If $H\leq G$ and $[G:H]=2$ then $H$ is normal in $G$.
The simplest proof I can think of is that if $gH\neq Hg$ and $|H|=|G|/2$ then because $gH$ and $Hg$ have also order $|G|/2$, we have $|H|=|gH|=|Hg|$ but that would mean $[G:H]=3$, thus $gH = Hg$
Or even we can say that since the groups $H,gH,Hg $ have all order $|G|/2$ then the elements of those subroups would be $\frac{|G|}{2}-1+\frac{|G|}{2}-1+\frac{|G|}{2}>|G|$ so it must be $gH = Hg$.
Is this right? Or am i missing something?
On
Suppose $H\leq G$ Such that $[G:H]=2 $ it means there are only 2 left cosets of $H$ in $G$
Let $a\in G $ such that $a\notin H$
Then $G=H\cup aH$ then $a^2\in H \Rightarrow a^2=h \; \forall \; a\notin H$
Then for any $x\notin H$ $xhx^{-1}=xx^2x^{-1}=x^2\in H$ Hence for every $x\in G $ and $h\in H\; xhx^{-1}\in H\Rightarrow H\triangleleft G$
The proofs you gave are incorrect. The left cosets partition $G$ and the right cosets partition $G$, but these are completely separate partitions. In particular, you can't conclude that $H, gH, Hg$ are disjoint.

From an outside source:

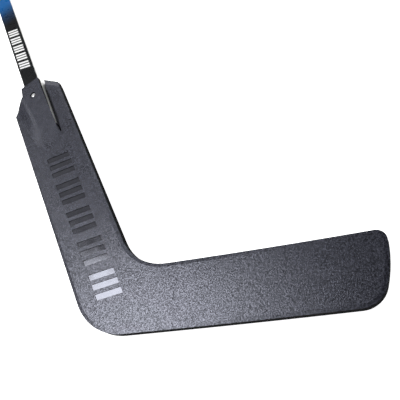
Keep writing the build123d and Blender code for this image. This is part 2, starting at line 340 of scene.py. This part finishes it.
def printed_bars(tree):
    """1 on the groups of slanting bars printed across the shaft, and 0 elsewhere."""
    place = along_shaft(tree)
    across = maths(tree, "SUBTRACT", coordinate(tree, place, "X"), BARS_MIDDLE)
    up = maths(tree, "MULTIPLY_ADD", across, BAR_SLANT, coordinate(tree, place, "Y"))
    up = maths(tree, "SUBTRACT", up, BARS_FROM)
    in_group = maths(tree, "FLOORED_MODULO", up, BAR_GROUP_PITCH)
    in_bar = maths(tree, "FLOORED_MODULO", in_group, BAR_PITCH)
    shown = maths(tree, "GREATER_THAN", up, 0.0)
    limits = [
        (up, BAR_GROUPS * BAR_GROUP_PITCH),
        (in_group, BARS_PER_GROUP * BAR_PITCH),
        (in_bar, BAR_THICKNESS),
        (maths(tree, "ABSOLUTE", across), BARS_HALF_WIDTH),
    ]
    for value, limit in limits:
        shown = maths(tree, "MULTIPLY", shown, maths(tree, "LESS_THAN", value, limit))
    return shown


def film_colour(tree):
    """Black from the neck up, fading to blue above the bars and back to black for the grip."""
    up = coordinate(tree, along_shaft(tree), "Y")
    ground = blend_colours(tree, remap(tree, up, NAVY_FROM, NAVY_AT), FILM_BLACK, FILM_NAVY)
    ground = blend_colours(tree, remap(tree, up, NAVY_AT, BLUE_AT), ground, FILM_BLUE)
    ground = blend_colours(tree, remap(tree, up, BLUE_UNTIL, BLACK_AGAIN), ground, FILM_BLACK)
    smudges = noise(tree, object_place(tree), scale=60.0)
    smudges = remap(tree, smudges, 0.4, 0.8, 0.0, SMUDGE_SHARE)
    ground = blend_colours(tree, smudges, ground, PRINT_WHITE)
    return blend_colours(tree, printed_bars(tree), ground, PRINT_WHITE)


def film_roughness(tree):
    return drift(tree, scale=70.0, low=0.24, high=0.34)


def film_bump(tree):
    return {"Height": wood_fibres(tree), "Distance": 0.04 * MM, "Strength": 0.35}


# ---- steel of the rivet --------------------------------------------------------------------
STEEL = (0.86, 0.86, 0.87, 1)
STEEL_DULL = (0.66, 0.67, 0.69, 1)


def steel_colour(tree):
    blotches = noise(tree, object_place(tree), scale=700.0, detail=4.0)
    return blend_colours(tree, remap(tree, blotches, 0.35, 0.7), STEEL, STEEL_DULL)


def steel_roughness(tree):
    return drift(tree, scale=1500.0, low=0.22, high=0.36)


def steel_bump(tree):
    dents = noise(tree, object_place(tree), scale=2200.0)
    return {"Height": dents, "Distance": 0.03 * MM, "Strength": 0.4}


# ---- give every CAD node its materials -----------------------------------------------------
def face_kind(face):
    """Which of the moulding's surfaces a face belongs to."""
    upright = abs(face.normal.z)
    place = face.center
    if upright < STEEP:
        return "edge"
    if upright > FLAT:
        if abs(place.z - MARK_FLOOR) < MARGIN and place.x < MARKS_END:
            return "gloss"
        if abs(place.z) < SLOT_FLOOR_MOST and place.y > SLOT_START:
            return "satin"
    return "grained"


def dress_moulding(moulding):
    """Grain on the faces, gloss in the sunk marks, satin in the slot, and edges in painted shade
    with scuffs.
    """
    kinds = {
        "grained": plastic(
            "moulded_grain", pebble_colour, pebble_roughness, pebble_bump,
            Specular_IOR_Level=pebble_shine,
        ),
        "gloss": plastic(
            "moulded_gloss", smooth_colour, gloss_roughness, smooth_bump,
            Specular_IOR_Level=0.85,
        ),
        "satin": plastic("moulded_satin", smooth_colour, satin_roughness, smooth_bump),
        "edge": plastic(
            "moulded_edge_painted_shade", edge_shade_and_scuff_colour, edge_roughness, edge_bump,
            # Almost no reflection, so the edges stay as dark as their painted shade.
            Specular_IOR_Level=0.005,
        ),
    }
    moulding.data.materials.clear()
    for material in kinds.values():
        moulding.data.materials.append(material)
    order = list(kinds)
    for face in moulding.data.polygons:
        face.material_index = order.index(face_kind(face))


def dress(names, material):
    for name in names:
        mesh = frame["nodes"][name].data
        mesh.materials.clear()
        mesh.materials.append(material)


def dress_all():
    dress_moulding(frame["nodes"]["paddle_and_blade"])
    plies = [name for name in frame["nodes"] if name.endswith("_ply")]
    for name in plies:
        low, high = (corner.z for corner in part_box(name))
        shade = FACE_PLY_SHADE if "face" in name else CORE_PLY_SHADE
        dress([name], ply(name + "_wood", low, high, shade))
    film = surface(
        "printed_film", film_colour, film_roughness, film_bump, Specular_IOR_Level=0.15
    )
    dress(["shaft_front_print", "shaft_back_print"], film)
    steel = surface("rivet_steel", steel_colour, steel_roughness, steel_bump, Metallic=1.0)
    dress(["neck_rivet", "rivet_washer"], steel)


# ---- studio --------------------------------------------------------------------------------
FLOOR_PALE = (0.90, 0.90, 0.90, 1)
FLOOR_PALER = (0.93, 0.93, 0.93, 1)
FLOOR_REACH = 40.0
FAR_WALL_HEIGHT = 4.5
FAR_WALL_SIDES = 48
WORLD_STRENGTH = 0.04
STICK_MIDDLE = (-0.1, 0.3, 0)
CAMERA_PLACE = (0.33347, -0.13814, 0.59095)
CAMERA_FORWARD = (-0.34474, 0.42645, -0.83624)
CAMERA_UP = (0.17125, 0.90447, 0.39064)


def floor_mesh():
    """A broad disc, with a far wall standing round it."""
    turns = [math.tau * side / FAR_WALL_SIDES for side in range(FAR_WALL_SIDES)]
    ring = [(FLOOR_REACH * math.cos(turn), FLOOR_REACH * math.sin(turn)) for turn in turns]
    corners = [(x, y, z) for z in (0, FAR_WALL_HEIGHT) for x, y in ring]
    faces = [tuple(range(FAR_WALL_SIDES))]
    for side in range(FAR_WALL_SIDES):
        ahead = (side + 1) % FAR_WALL_SIDES
        faces.append((ahead, side, side + FAR_WALL_SIDES, ahead + FAR_WALL_SIDES))
    mesh = bpy.data.meshes.new("floor")
    mesh.from_pydata(corners, [], faces)
    return mesh


def floor_colour(tree):
    patches = noise(tree, object_place(tree), scale=3.0)
    return blend_colours(tree, patches, FLOOR_PALE, FLOOR_PALER)


def make_floor():
    """A plain, pale floor that the stick lies on."""
    floor = bpy.data.objects.new("floor", floor_mesh())
    floor.location.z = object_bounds()[0].z
    bpy.context.scene.collection.objects.link(floor)
    white = surface(
        "floor_white", floor_colour, roughness=0.8,
        Emission_Color=WHITE, Emission_Strength=1.0,
    )
    floor.data.materials.append(white)


def softbox(name, centre, size, radiance, aim=None, turn=0.0):
    """A rectangular soft light. It faces straight down and turned, or towards a place."""
    data = bpy.data.lights.new(name, "AREA")
    data.shape = "RECTANGLE"
    data.size, data.size_y = size
    data.energy = radiance * math.pi * size[0] * size[1]
    lamp = bpy.data.objects.new(name, data)
    lamp.location = centre
    lamp.rotation_euler.z = turn
    if aim is not None:
        lamp.rotation_mode = "QUATERNION"
        lamp.rotation_quaternion = (Vector(aim) - Vector(centre)).to_track_quat("-Z", "Y")
    bpy.context.scene.collection.objects.link(lamp)


def make_world():
    world = bpy.data.worlds.new("studio")
    bpy.context.scene.world = world
    world.use_nodes = True
    background = world.node_tree.nodes["Background"]
    background.inputs["Color"].default_value = WHITE
    background.inputs["Strength"].default_value = WORLD_STRENGTH


def make_lights():
    """One strong light over the heel, and weaker ones round it."""
    softbox("key", (-0.83, 0.13, 1.5), (0.80, 1.03), radiance=12.4, turn=-0.194)
    softbox("ceiling", (-2.2, 1.8, 1.9), (2.4, 2.0), radiance=0.5)
    softbox("side", (-1.585, 1.08, 1.5), (0.26, 0.74), radiance=3.9, turn=0.44)
    softbox("rim", (-0.52, 1.2, 1.5), (0.5, 0.26), radiance=5.0)
    softbox("back", (-0.7, 2.6, 1.0), (1.6, 1.6), radiance=1.5, aim=STICK_MIDDLE)
    softbox("fill", (1.3, 1.9, 0.6), (1.2, 1.2), radiance=3.0, aim=STICK_MIDDLE)


def make_camera():
    data = bpy.data.cameras.new("camera")
    data.sensor_width = 36.0
    data.lens = 49.48
    data.clip_start = 0.01
    data.clip_end = 50.0
    camera = bpy.data.objects.new("camera", data)
    forward = Vector(CAMERA_FORWARD)
    up = Vector(CAMERA_UP)
    across = forward.cross(up)
    turn = Matrix((across, up, -forward)).transposed()
    camera.matrix_world = Matrix.Translation(CAMERA_PLACE) @ turn.to_4x4()
    bpy.context.scene.collection.objects.link(camera)
    bpy.context.scene.camera = camera


dress_all()
make_floor()
make_world()
make_lights()
make_camera()
bpy.context.scene.view_settings.view_transform = "Standard"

The easiest proof is that if $g \notin H$, then $gH \neq H$, and since it must be disjoint from $H$, we must have $gH = G \setminus H$ (since the left cosets $\{H,gH\}$ form a partition). The same argument shows that $Hg = G \setminus H$ and hence $gH = Hg$, so that $H$ is normal in $G$.